# start of PROVIDED DATA

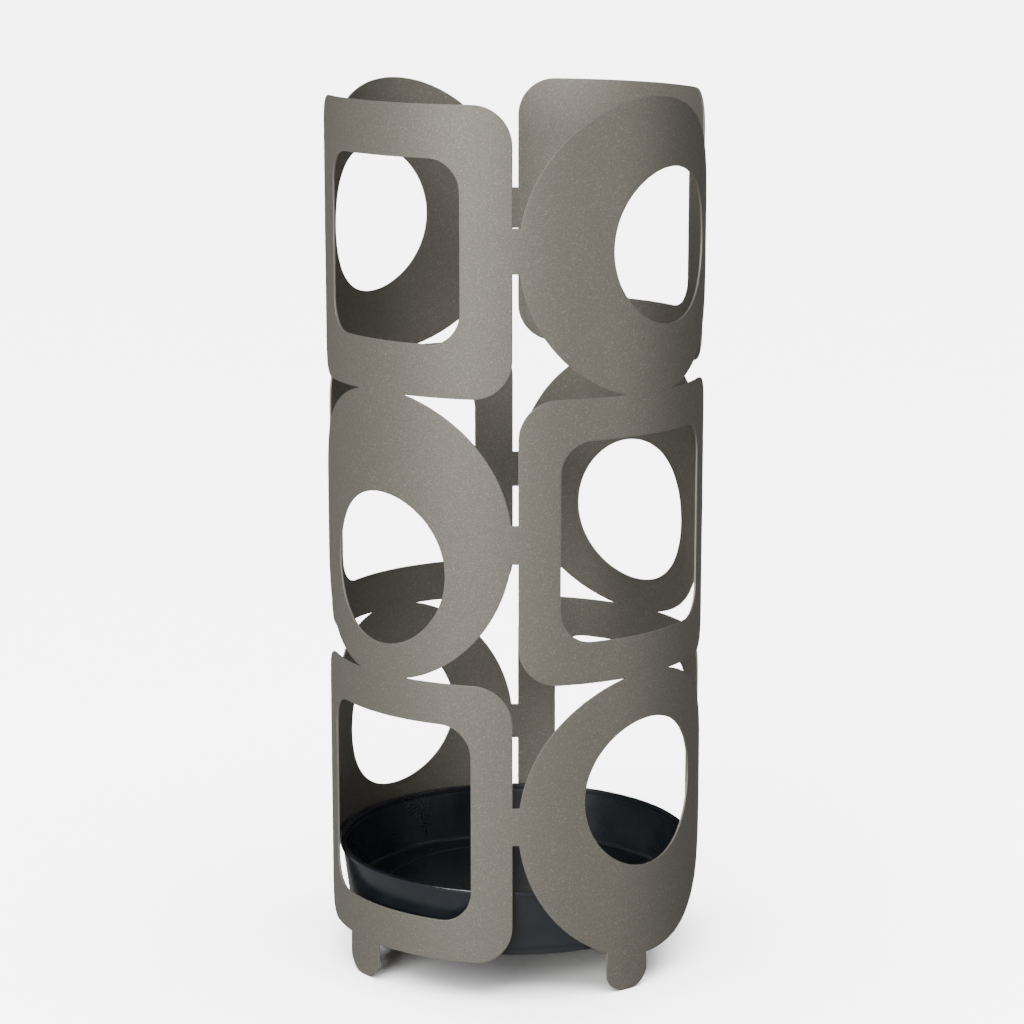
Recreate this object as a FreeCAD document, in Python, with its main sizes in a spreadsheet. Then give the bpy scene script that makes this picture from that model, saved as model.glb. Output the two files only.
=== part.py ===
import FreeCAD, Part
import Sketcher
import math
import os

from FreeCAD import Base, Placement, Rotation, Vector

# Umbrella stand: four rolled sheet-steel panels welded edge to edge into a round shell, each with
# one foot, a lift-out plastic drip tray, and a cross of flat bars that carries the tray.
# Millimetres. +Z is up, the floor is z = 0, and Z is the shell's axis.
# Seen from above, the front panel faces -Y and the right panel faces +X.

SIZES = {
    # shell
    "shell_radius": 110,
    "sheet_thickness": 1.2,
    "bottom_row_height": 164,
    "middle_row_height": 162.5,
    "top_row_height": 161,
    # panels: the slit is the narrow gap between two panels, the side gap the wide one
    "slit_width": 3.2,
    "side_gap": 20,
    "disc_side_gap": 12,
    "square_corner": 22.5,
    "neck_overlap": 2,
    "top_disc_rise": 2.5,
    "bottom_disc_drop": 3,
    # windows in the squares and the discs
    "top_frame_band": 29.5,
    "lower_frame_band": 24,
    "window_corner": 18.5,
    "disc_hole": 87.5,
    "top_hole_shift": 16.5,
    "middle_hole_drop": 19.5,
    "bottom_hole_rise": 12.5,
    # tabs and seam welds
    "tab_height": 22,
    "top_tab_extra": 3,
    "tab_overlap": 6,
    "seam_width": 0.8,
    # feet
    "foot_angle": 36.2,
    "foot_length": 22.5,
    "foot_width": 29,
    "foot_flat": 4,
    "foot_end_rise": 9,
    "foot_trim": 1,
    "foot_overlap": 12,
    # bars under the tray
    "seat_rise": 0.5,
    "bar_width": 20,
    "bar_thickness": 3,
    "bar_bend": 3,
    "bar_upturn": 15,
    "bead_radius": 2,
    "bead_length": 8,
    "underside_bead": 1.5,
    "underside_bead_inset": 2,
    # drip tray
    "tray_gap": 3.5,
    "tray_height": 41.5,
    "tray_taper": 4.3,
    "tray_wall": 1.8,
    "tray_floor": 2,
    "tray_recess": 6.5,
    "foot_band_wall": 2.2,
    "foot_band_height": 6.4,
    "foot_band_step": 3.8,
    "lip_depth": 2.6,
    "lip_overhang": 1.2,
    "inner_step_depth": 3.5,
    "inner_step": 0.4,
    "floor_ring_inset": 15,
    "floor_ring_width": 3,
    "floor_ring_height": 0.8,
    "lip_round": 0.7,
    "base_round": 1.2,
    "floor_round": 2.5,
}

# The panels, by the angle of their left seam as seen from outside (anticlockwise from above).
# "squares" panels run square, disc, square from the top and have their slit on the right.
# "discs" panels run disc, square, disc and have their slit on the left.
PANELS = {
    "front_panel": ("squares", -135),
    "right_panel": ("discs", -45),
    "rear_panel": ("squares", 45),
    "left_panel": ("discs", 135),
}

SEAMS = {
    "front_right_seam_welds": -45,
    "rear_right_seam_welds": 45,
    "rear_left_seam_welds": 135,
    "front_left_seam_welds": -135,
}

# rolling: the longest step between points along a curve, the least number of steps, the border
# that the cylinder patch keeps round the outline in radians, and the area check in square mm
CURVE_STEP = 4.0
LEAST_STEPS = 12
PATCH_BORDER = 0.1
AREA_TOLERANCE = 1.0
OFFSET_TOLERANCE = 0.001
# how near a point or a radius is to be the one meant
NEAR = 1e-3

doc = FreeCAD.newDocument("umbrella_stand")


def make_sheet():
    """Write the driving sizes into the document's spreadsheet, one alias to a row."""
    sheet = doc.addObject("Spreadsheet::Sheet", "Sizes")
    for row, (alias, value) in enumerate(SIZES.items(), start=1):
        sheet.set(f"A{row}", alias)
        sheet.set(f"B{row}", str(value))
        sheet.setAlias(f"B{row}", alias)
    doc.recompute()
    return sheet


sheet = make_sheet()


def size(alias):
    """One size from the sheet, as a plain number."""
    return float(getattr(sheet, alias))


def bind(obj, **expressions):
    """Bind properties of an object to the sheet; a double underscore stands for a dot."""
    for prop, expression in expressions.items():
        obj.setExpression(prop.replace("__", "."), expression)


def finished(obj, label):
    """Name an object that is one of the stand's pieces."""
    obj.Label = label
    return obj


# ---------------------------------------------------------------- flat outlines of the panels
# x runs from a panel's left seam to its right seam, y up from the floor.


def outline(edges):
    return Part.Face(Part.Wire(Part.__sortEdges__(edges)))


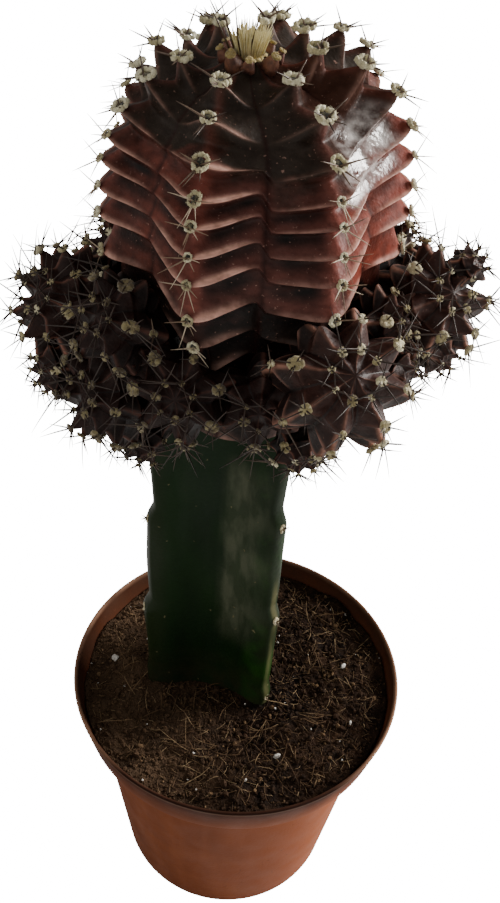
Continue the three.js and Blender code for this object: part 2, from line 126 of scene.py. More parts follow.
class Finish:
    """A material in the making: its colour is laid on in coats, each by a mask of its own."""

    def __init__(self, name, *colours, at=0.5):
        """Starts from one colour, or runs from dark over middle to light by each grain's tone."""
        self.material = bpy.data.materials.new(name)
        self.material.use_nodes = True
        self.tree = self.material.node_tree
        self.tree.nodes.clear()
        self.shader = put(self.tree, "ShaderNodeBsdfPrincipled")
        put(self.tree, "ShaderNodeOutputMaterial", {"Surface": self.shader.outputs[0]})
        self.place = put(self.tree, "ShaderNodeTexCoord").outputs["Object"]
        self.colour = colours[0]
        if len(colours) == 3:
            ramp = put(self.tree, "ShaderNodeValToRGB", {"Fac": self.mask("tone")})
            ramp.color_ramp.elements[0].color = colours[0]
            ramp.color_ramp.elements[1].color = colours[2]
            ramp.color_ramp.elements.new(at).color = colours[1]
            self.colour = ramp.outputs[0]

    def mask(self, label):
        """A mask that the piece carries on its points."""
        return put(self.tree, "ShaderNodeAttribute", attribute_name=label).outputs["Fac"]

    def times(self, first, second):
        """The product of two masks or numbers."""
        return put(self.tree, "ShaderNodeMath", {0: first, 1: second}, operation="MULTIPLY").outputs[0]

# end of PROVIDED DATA

■ **WHAT IS NEEDED**: Which lines include the word "that"? List them all.

■ **WRITTEN SOLUTION**:
Recreate this object as a FreeCAD document, in Python, with its main sizes in a spreadsheet. Then give the bpy scene script that makes this picture from that model, saved as model.glb. Output the two files only.
# one foot, a lift-out plastic drip tray, and a cross of flat bars that carries the tray.
# that the cylinder patch keeps round the outline in radians, and the area check in square mm
    """Name an object that is one of the stand's pieces."""
        """A mask that the piece carries on its points."""